MATERIAL –
━━━━━━━━━━━━━━━━━━━━

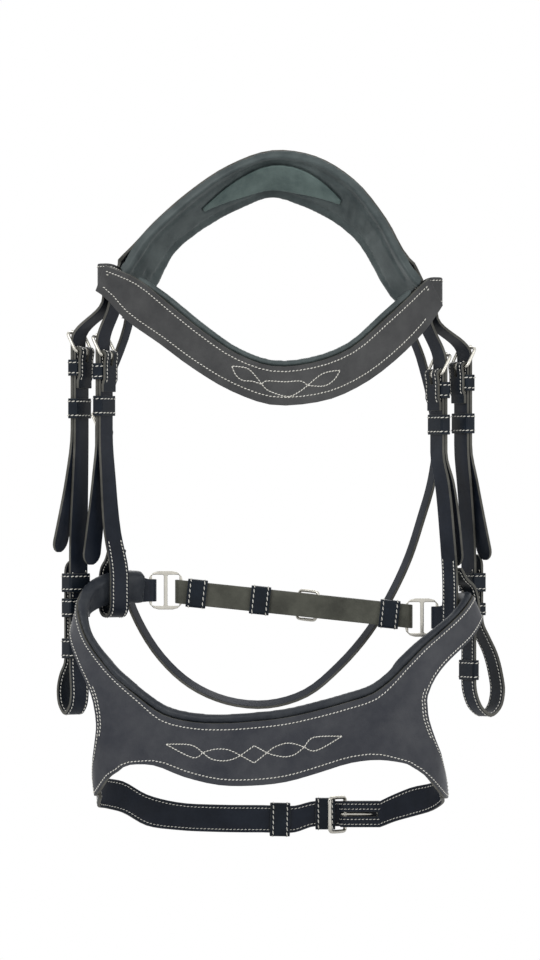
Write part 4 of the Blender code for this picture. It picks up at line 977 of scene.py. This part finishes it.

━━━━━━━━━━━━━━━━━━━━

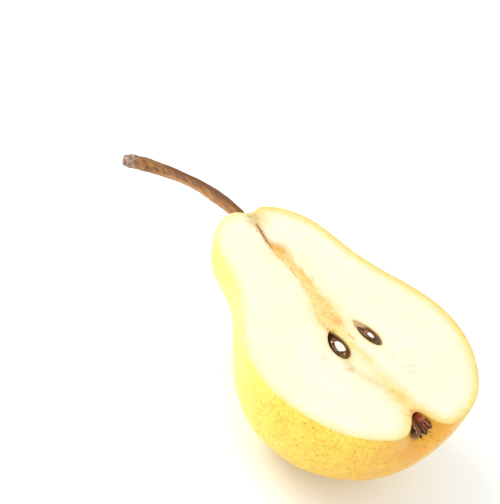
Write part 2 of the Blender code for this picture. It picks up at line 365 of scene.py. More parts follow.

━━━━━━━━━━━━━━━━━━━━

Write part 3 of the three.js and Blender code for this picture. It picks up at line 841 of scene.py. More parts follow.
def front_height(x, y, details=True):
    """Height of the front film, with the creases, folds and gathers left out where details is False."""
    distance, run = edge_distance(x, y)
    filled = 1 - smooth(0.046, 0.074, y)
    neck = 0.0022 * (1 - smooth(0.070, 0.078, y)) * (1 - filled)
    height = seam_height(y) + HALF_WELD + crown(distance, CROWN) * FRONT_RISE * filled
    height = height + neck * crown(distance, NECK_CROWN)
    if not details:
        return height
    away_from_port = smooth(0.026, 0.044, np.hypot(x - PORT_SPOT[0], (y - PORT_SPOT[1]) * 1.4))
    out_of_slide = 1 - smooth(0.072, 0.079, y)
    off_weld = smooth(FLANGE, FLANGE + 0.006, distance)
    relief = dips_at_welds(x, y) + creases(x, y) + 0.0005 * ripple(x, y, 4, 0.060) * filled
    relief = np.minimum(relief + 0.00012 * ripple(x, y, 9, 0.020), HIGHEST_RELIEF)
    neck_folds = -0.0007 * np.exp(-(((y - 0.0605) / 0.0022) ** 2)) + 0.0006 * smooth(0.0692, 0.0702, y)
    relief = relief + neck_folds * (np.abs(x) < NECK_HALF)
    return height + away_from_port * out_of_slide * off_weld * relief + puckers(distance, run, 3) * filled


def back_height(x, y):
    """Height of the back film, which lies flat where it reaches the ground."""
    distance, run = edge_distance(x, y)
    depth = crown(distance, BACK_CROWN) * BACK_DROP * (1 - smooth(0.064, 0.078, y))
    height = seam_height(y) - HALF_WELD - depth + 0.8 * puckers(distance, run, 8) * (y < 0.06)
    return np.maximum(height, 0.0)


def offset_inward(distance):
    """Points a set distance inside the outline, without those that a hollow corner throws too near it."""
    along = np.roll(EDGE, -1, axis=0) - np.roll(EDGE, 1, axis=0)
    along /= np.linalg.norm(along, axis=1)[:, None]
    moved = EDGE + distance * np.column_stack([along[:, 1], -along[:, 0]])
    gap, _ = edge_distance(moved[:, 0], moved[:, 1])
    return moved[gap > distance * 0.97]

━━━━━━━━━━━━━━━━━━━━

GOAL – Pull every line holding "parts" out of the records.

ANSWER –
Write part 2 of the Blender code for this picture. It picks up at line 365 of scene.py. More parts follow.
Write part 3 of the three.js and Blender code for this picture. It picks up at line 841 of scene.py. More parts follow.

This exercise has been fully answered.